At the fish market, you’ll find salmon smoked that morning, shrimp still glistening with saltwater, and reindeer sausage seasoned with juniper and cloves. Locals order coffee strong enough to stand a spoon in, sip it slowly, and chat about nothing and everything.
Dinner might be at a Michelin-starred restaurant one night and a family-run pub the next. Either way, the flavours are the same kind of sincere — butter, dill, cream, smoke. The ingredients are simple; the experience is anything but.
The Pull of the Mountains
Take the Fløibanen funicular to the top of Mount Fløyen, and Bergen spreads out beneath you — rooftops, docks, fjords, and forests blending into one soft panorama.
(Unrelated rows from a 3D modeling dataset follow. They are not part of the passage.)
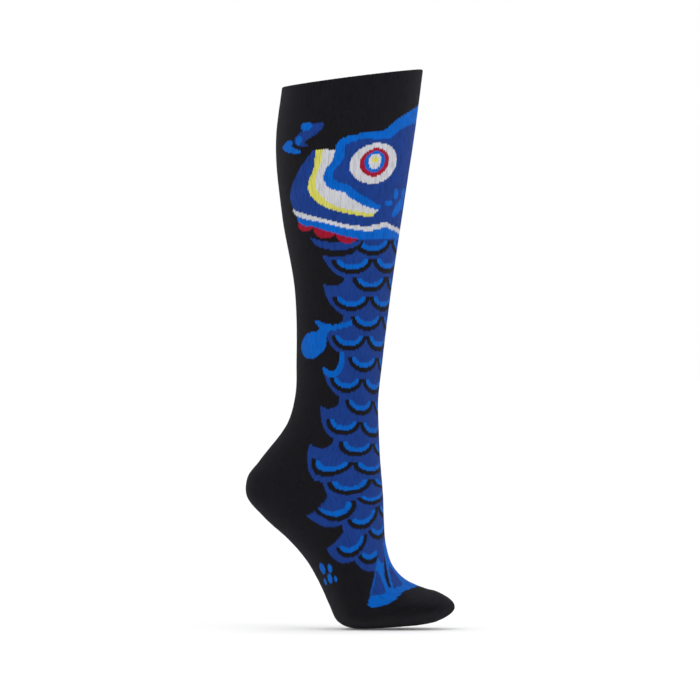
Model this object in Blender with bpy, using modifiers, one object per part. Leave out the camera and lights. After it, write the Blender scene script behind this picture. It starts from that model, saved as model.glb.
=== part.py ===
"""Knee-high patterned sock in the shape it takes when worn, in metres, +Z up.

The origin is the middle of the leg opening. The toe points to +X and the sock is the same on
both sides of the XZ plane. Every knitted piece is a patch of one skin: a row of flat sections
across the leg and the foot, each given by the point where it meets the front line and the back
line. A place on the skin is (down, turn): down is the distance along the sock from the opening,
turn is the angle round it, 0 along the shin and instep and 180 degrees along the calf and sole.
"""
import math

import bpy
import bmesh
import numpy as np

# Driving dimensions, in metres.
LEG_LENGTH = 0.302          # leg opening to the narrowest place of the ankle
OPENING_DEPTH = 0.1335      # front to back at the leg opening
OPENING_WIDTH = 0.113       # side to side at the leg opening
CALF_DEPTH = 0.1325         # front to back at the fullest place of the calf
CALF_WIDTH = 0.111
LOWER_CALF_DEPTH = 0.1145
LOWER_CALF_WIDTH = 0.096
SHIN_DEPTH = 0.0905         # two thirds of the way down to the ankle
SHIN_WIDTH = 0.074
LOWER_SHIN_DEPTH = 0.0806   # just above the ankle
LOWER_SHIN_WIDTH = 0.064
ANKLE_DEPTH = 0.0783
ANKLE_WIDTH = 0.060
FOOT_LENGTH = 0.225         # back of the heel to the tip of the toe, in a straight line
HEEL_WIDTH = 0.066
INSTEP_WIDTH = 0.074
BALL_WIDTH = 0.088
TOE_WIDTH = 0.080
FABRIC = 0.0012             # thickness of the leg and foot fabric
HEEL_FABRIC = 0.0014        # the heel and the toe are knitted with a second yarn
WELT_FABRIC = 0.0010        # each layer of the folded welt
WELT_DEPTH = 0.031          # height of the welt
FLOAT_LAYER = 0.0006        # thickness of the pattern yarns carried behind the fabric
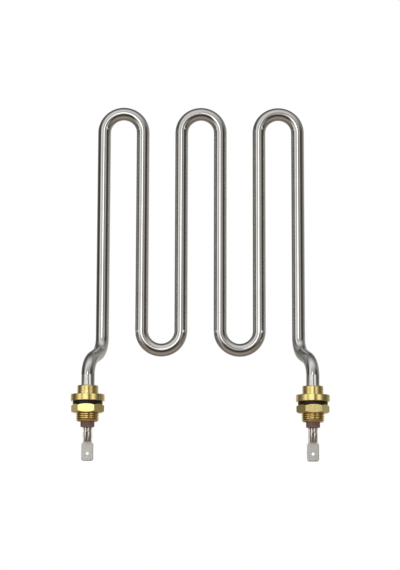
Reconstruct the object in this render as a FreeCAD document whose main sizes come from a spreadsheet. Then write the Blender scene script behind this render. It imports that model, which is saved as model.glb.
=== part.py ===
import FreeCAD, Part
import math
import os

import Sketcher

# Tubular heating element: a mineral-filled steel tube bent into three tall hairpins, with a screwed
# brass gland and a push-on tab terminal on each of its two ends.
# Millimetres. X runs from one gland to the other, Y goes from the glands back to the hairpins, Z is up.
# The origin lies midway between the gland axes, on the seat under their flanges.

os.makedirs("parts", exist_ok=True)
doc = FreeCAD.newDocument("heating_element")

dimensions = {
    # hairpins
    "tube_diameter": 7.0,
    "tube_wall": 0.7,
    "leg_pitch": 21.0,
    "lower_bend_height": 39.3,
    "upper_bend_height": 147.7,
    # offset bends that lead from the outer legs to the glands
    "gland_spacing": 117.7,
    "forward_offset": 16.5,
    "offset_bend_radius": 10.5,
    "offset_straight": 5.2,
    "leg_foot_height": 35.3,
    # inside the tube
    "coil_diameter": 3.0,
    "cold_end_height": 44.0,
    "pin_diameter": 2.2,
    "seal_length": 5.0,
    # brass gland
    "flange_diameter": 17.8,
    "flange_thickness": 3.5,
    "flange_edge_round": 0.3,
    "collar_diameter": 11.0,
    "collar_height": 4.7,
    "collar_edge_round": 0.6,
    "thread_diameter": 12.0,
    "thread_pitch_diameter": 11.35,
    "thread_length": 10.6,
    "thread_chamfer": 0.8,
    "relief_diameter": 10.4,
    # what is screwed or pushed onto the gland
    "gasket_diameter": 15.6,
    "gasket_thickness": 1.6,
    "gasket_clearance": 0.1,
    "nut_across_flats": 15.0,
    "nut_height": 4.6,
    "nut_chamfer_diameter": 14.6,
    "nut_chamfer_angle": 30.0,
    "nut_bore_chamfer": 0.4,
    "left_nut_turn": -3.3,
    "right_nut_turn": 0.5,
    # insulating bush in the tube's mouth
    "bush_diameter": 7.3,
    "bush_height": 3.0,
    "bush_spigot_length": 3.0,
    "bush_edge_round": 0.5,
    # tab terminal crimped on the pin
    "terminal_gap": 0.15,
    "barrel_length": 7.2,
    "barrel_upper_length": 2.4,
    "barrel_waist_length": 0.35,
    "lobe_radius": 1.0,
    "upper_seam_depth": 0.4,
    "waist_seam_depth": 0.24,
    "lower_seam_depth": 0.56,
    "tip_seam_depth": 0.34,
    "neck_width": 5.0,
    "neck_length": 7.8,
    "shoulder_height": 0.8,
    "tab_width": 6.3,
    "tab_thickness": 0.8,
    "tab_length": 9.5,
    "tab_corner_chamfer": 0.8,
    "tab_bevel_width": 0.65,
    "tab_bevel_depth": 0.2,
    "tab_hole_diameter": 1.8,
    "tab_hole_to_tip": 3.9,
}

sheet = doc.addObject("Spreadsheet::Sheet", "dims")
for row, (alias, value) in enumerate(dimensions.items(), start=1):
    sheet.set(f"A{row}", alias)
    sheet.set(f"B{row}", str(value))
    sheet.setAlias(f"B{row}", alias)
doc.recompute()


def size(expression):
    """The value of an expression on the sheet's aliases, in millimetres or degrees."""
    value = sheet.evalExpression(expression)
    return float(getattr(value, "Value", value))


# Heights along a gland, from its flange seat at zero. Each is a plain expression on the sheet.
NUT_TOP = "(-dims.gasket_thickness)"
NUT_FOOT = "(-dims.gasket_thickness - dims.nut_height)"
GLAND_FOOT = "(-dims.thread_length)"
BUSH_FOOT = "(-dims.thread_length - dims.bush_height)"
SEAL_FOOT = "(-dims.thread_length + dims.bush_spigot_length)"
SEAL_TOP = "(-dims.thread_length + dims.bush_spigot_length + dims.seal_length)"
BARREL_TOP = "(-dims.thread_length - dims.bush_height - dims.terminal_gap)"
BARREL_FOOT = "(-dims.thread_length - dims.bush_height - dims.terminal_gap - dims.barrel_length)"
BORE_RADIUS = "(dims.tube_diameter / 2 - dims.tube_wall)"


# The tube's centreline: straights and tangent arcs from the left gland to the right one.


def leg_position(index):
    """X of one of the six hairpin legs, counted from the left."""
    return (index - 2.5) * size("dims.leg_pitch")


def offset_bend(side):
    """The corner points of one offset bend, from its gland leg up to its outer hairpin leg."""
    gland = FreeCAD.Vector(side * size("dims.gland_spacing") / 2, 0, 0)
    leg = FreeCAD.Vector(side * leg_position(5), size("dims.forward_offset"), size("dims.leg_foot_height"))
    across = FreeCAD.Vector(leg.x - gland.x, leg.y, 0)
    up = FreeCAD.Vector(0, 0, 1)
    radius = size("dims.offset_bend_radius")
    straight = size("dims.offset_straight")
    reach = math.hypot(2 * radius, straight)
    angle = math.acos((2 * radius - across.Length) / reach) - math.atan2(straight, 2 * radius)
    across.normalize()

    def along_bend(turn):
        return across * (radius * (1 - math.cos(turn))) + up * (radius * math.sin(turn))

    slant = (across * math.sin(angle) + up * math.cos(angle)) * straight
    foot = leg - along_bend(angle) * 2 - slant
    return {
        "foot": foot,
        "lower_middle": foot + along_bend(angle / 2),
        "slant_start": foot + along_bend(angle),
        "slant_end": foot + along_bend(angle) + slant,
        "upper_middle": leg - along_bend(angle / 2),
        "leg": leg,
    }


def gland_run(side, start_height, leg_height):
    """Edges from a height on the gland's axis, through the offset bend, to a height on the outer leg."""
    bend = offset_bend(side)
    start = FreeCAD.Vector(bend["foot"].x, bend["foot"].y, start_height)
    end = FreeCAD.Vector(bend["leg"].x, bend["leg"].y, leg_height)
    return [
        Part.LineSegment(start, bend["foot"]).toShape(),
        Part.Arc(bend["foot"], bend["lower_middle"], bend["slant_start"]).toShape(),
        Part.LineSegment(bend["slant_start"], bend["slant_end"]).toShape(),
        Part.Arc(bend["slant_end"], bend["upper_middle"], bend["leg"]).toShape(),
        Part.LineSegment(bend["leg"], end).toShape(),
    ]


def hairpin_run(start_height):
    """Edges of the six legs and five hairpin bends, from a height on the first leg to it on the last."""
    depth = size("dims.forward_offset")
    radius = size("dims.leg_pitch") / 2
    top = size("dims.upper_bend_height")
    bottom = size("dims.lower_bend_height")

    def point(across, height):
        return FreeCAD.Vector(across, depth, height)

    edges = []
    for leg in range(6):
        across = leg_position(leg)
        rising = leg % 2 == 0
        begin = start_height if leg == 0 else (bottom if rising else top)
        finish = start_height if leg == 5 else (top if rising else bottom)
        edges.append(Part.LineSegment(point(across, begin), point(across, finish)).toShape())
        if leg < 5:
            crown = finish + radius if rising else finish - radius
            apex = point(across + radius, crown)
            after = point(across + 2 * radius, finish)
            edges.append(Part.Arc(point(across, finish), apex, after).toShape())
    return edges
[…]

The view looks painted, but the wind against your face reminds you it’s real.
Hiking trails lace the hills, twisting through moss and pine, leading to viewpoints where silence feels sacred. The air smells of rain and resin; the ground gives slightly under your boots. Every breath feels earned.
In the distance, you can see ferries carving white trails through blue water, heading toward fjords that vanish into the horizon. From up here, the city looks small, almost tender — a reminder that nature always wins, but graciously.
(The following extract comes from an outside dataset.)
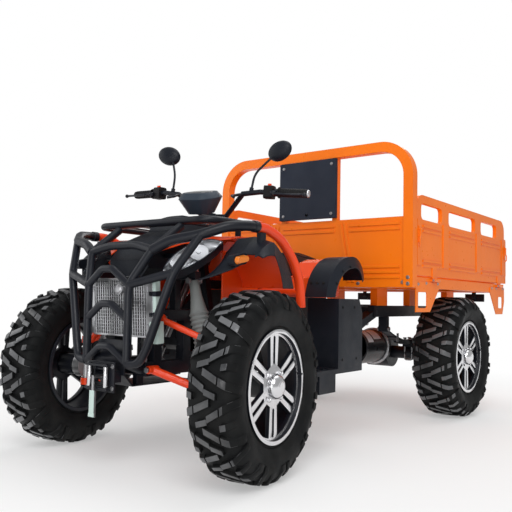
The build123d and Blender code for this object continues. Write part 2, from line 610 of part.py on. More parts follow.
# Headlamps: almond lenses that sweep back and up over the fenders
LAMP_PLANE = Plane(origin=place(275, -85, 790), x_dir=(0.558, 0.747, 0.362), z_dir=(0.501, -0.651, 0.571))
LAMP_FRONT = (-134, -30)
LAMP_REAR = (116, 4)
LAMP_DEPTH = 42
with BuildPart() as headlamps:
    with BuildSketch(LAMP_PLANE) as lens:
        with BuildLine():
            top = ThreePointArc(LAMP_FRONT, (-34, 38), (24, 44))
            ThreePointArc(top @ 1, (80, 36), LAMP_REAR)
            low = ThreePointArc(LAMP_REAR, (14, -40), (-44, -52))
            ThreePointArc(low @ 1, (-100, -50), LAMP_FRONT)
        make_face()
    extrude(lens.sketch, amount=-LAMP_DEPTH)
    block(place(COWL_HALF + SEAT_GAP, -75, 775), place(232, -45, 793))
    mirror(about=Plane.YZ)
finish(headlamps, "headlamps")


def arch_section(points, thickness, centre, x):
    """Return one section of a sheet that arches round a centre: five (distance, z) points along its top."""
    middle = Vector(back(centre[0]), centre[1])
    over = [Vector(back(distance), z) for distance, z in points]
    under = [point + (middle - point).normalized() * thickness for point in over]
    with BuildSketch(Plane.YZ.offset(x)) as band:
        with BuildLine():
            for line in (over, under):
                ThreePointArc(*line[:3])
                ThreePointArc(*line[2:])
            Line(over[0], under[0])
            Line(over[-1], under[-1])
        make_face()
    return band.sketch


# Front fenders: black sheets over the front wheels that turn down along their outer edge
FENDER_SHEET = 5
FENDER_EDGE_X = 512
# Sections from the lamp outwards: x and five (distance, z) points along the top
FRONT_FENDER = (
    (322, ((-112, 694), (-60, 712), (40, 800), (135, 806), (222, 684))),
    (360, ((-85, 706), (-40, 745), (60, 850), (145, 820), (230, 682))),
    (420, ((-40, 735), (0, 780), (85, 858), (160, 815), (238, 678))),
    (490, ((15, 785), (55, 818), (110, 835), (171, 788), (242, 673))),
    (FENDER_EDGE_X, ((15, 775), (50, 786), (87, 788), (121, 732), (142, 672))))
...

Craft, Colour, and Character
Bergen isn’t polished. That’s what makes it wonderful. Paint peels, roofs tilt, doors creak. The imperfections feel lived-in, not neglected. There’s a certain honesty in how the city wears its age — proud, unpretentious, quietly confident.
Artists here capture that spirit in everything from ceramics to street murals. The colours are never loud; they’re muted, earthy, drawn from the landscape itself. Ochres, reds, greys, greens — the palette of weathered wood and wet stone.
At night, the city glows softly. Lights shimmer on the water, music drifts from bars, and the rain taps a steady rhythm on windowpanes. It feels like the heartbeat of a place that’s always awake, even in its quietest hours.
A Country Written in Water
Everywhere you go in Norway, water leads the way — rain, rivers, snowmelt, sea. It shapes everything: the cliffs, the culture, the calm. In Bergen, you feel it most intensely, the way the air itself seems to carry moisture and memory.
The fjords, the waterfalls, the wooden wharfs — they aren’t separate scenes. They’re parts of the same story: a dialogue between people and nature, centuries in the making.
Norway doesn’t just show you beauty. It lets you breathe it. And when you finally leave, you carry that breath with you — cool, clean, and tinged with salt.
Because some places don’t just exist to be seen. They exist to remind you how to look.